++++ Provided entries

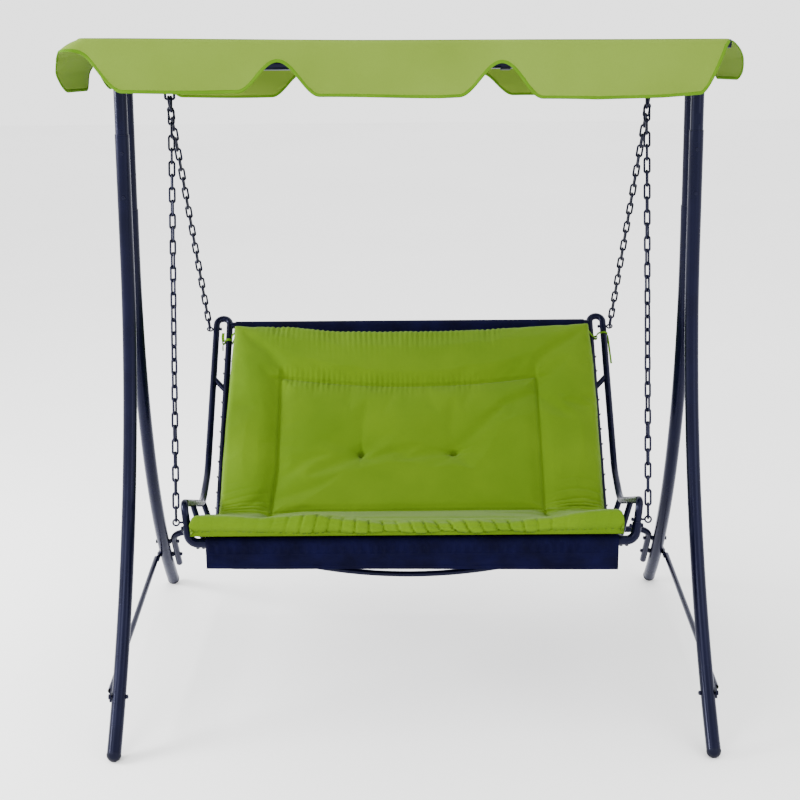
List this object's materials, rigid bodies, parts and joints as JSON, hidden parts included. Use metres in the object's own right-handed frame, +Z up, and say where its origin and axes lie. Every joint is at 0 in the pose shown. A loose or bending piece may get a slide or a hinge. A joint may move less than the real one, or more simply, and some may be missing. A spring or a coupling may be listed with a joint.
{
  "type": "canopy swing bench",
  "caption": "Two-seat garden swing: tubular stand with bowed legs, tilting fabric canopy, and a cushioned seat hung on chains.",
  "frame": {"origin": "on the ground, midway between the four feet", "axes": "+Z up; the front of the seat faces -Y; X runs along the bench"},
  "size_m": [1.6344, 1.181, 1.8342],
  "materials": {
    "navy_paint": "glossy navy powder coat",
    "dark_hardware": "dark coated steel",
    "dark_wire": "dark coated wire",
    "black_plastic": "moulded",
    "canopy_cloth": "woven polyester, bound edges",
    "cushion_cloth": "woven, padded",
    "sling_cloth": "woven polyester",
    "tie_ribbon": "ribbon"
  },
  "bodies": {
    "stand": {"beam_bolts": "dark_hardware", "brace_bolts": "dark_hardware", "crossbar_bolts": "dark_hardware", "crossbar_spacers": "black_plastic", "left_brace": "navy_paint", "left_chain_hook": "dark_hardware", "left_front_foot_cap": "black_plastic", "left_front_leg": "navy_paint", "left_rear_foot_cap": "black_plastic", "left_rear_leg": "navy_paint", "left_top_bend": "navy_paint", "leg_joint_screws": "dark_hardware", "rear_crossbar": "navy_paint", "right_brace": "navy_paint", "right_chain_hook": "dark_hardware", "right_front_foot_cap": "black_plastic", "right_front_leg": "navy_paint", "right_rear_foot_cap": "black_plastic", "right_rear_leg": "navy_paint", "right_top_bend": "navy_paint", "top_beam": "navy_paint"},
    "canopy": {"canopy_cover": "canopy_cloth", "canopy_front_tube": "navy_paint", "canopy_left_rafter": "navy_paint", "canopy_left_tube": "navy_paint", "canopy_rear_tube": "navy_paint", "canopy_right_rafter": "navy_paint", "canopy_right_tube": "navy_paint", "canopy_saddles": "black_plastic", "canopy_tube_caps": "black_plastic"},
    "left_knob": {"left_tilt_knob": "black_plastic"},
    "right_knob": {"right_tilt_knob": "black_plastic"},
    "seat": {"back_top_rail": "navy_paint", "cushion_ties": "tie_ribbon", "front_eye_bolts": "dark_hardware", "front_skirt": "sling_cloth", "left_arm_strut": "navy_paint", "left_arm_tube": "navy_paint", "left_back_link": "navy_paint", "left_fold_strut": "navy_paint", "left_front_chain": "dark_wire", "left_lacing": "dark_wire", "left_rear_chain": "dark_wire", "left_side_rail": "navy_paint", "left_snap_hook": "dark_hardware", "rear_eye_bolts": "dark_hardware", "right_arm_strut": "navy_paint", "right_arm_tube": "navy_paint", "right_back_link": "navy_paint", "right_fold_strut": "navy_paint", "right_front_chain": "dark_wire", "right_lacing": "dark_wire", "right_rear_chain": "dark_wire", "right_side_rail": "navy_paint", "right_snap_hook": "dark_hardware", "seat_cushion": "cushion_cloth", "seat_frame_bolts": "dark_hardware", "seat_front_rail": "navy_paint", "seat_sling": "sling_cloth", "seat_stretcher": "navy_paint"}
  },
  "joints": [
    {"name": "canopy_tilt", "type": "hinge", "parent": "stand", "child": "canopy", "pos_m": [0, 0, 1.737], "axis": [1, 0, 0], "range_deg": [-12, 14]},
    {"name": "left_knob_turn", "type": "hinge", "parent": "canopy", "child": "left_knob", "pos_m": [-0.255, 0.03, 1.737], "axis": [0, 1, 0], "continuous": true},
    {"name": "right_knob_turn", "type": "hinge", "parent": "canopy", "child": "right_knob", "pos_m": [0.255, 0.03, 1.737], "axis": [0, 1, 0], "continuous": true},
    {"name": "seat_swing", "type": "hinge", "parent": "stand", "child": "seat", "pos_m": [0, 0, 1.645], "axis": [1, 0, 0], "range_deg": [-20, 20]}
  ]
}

++++++++
++++ Provided entries

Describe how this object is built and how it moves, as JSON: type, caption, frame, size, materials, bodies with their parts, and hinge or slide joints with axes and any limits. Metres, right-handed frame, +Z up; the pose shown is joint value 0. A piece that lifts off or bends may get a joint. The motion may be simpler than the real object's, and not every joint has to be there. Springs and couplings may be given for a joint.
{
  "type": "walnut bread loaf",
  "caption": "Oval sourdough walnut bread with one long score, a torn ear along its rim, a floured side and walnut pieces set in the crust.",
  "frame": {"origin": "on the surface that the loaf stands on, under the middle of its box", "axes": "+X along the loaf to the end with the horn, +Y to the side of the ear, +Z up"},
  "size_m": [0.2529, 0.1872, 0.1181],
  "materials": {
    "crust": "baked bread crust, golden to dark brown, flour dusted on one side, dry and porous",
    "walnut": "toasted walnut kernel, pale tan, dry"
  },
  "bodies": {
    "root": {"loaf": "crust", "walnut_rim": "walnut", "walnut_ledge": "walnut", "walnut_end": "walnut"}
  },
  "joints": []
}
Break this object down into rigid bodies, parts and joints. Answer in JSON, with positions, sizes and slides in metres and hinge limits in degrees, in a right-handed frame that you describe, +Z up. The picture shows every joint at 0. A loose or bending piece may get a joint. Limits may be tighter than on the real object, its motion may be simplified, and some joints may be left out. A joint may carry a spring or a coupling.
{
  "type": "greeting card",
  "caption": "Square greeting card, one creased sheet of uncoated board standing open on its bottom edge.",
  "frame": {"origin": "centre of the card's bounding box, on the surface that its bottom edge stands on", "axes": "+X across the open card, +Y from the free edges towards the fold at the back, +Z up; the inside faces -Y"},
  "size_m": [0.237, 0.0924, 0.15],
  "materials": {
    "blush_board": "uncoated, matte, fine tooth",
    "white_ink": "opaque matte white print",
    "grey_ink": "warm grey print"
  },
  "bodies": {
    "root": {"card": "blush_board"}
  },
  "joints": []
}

++++++++

▶ **Given instruction**:
Find the word "JSON" in the material, then list each line that holds it.

▶ **Output for this exercise**:
List this object's materials, rigid bodies, parts and joints as JSON, hidden parts included. Use metres in the object's own right-handed frame, +Z up, and say where its origin and axes lie. Every joint is at 0 in the pose shown. A loose or bending piece may get a slide or a hinge. A joint may move less than the real one, or more simply, and some may be missing. A spring or a coupling may be listed with a joint.
Describe how this object is built and how it moves, as JSON: type, caption, frame, size, materials, bodies with their parts, and hinge or slide joints with axes and any limits. Metres, right-handed frame, +Z up; the pose shown is joint value 0. A piece that lifts off or bends may get a joint. The motion may be simpler than the real object's, and not every joint has to be there. Springs and couplings may be given for a joint.
Break this object down into rigid bodies, parts and joints. Answer in JSON, with positions, sizes and slides in metres and hinge limits in degrees, in a right-handed frame that you describe, +Z up. The picture shows every joint at 0. A loose or bending piece may get a joint. Limits may be tighter than on the real object, its motion may be simplified, and some joints may be left out. A joint may carry a spring or a coupling.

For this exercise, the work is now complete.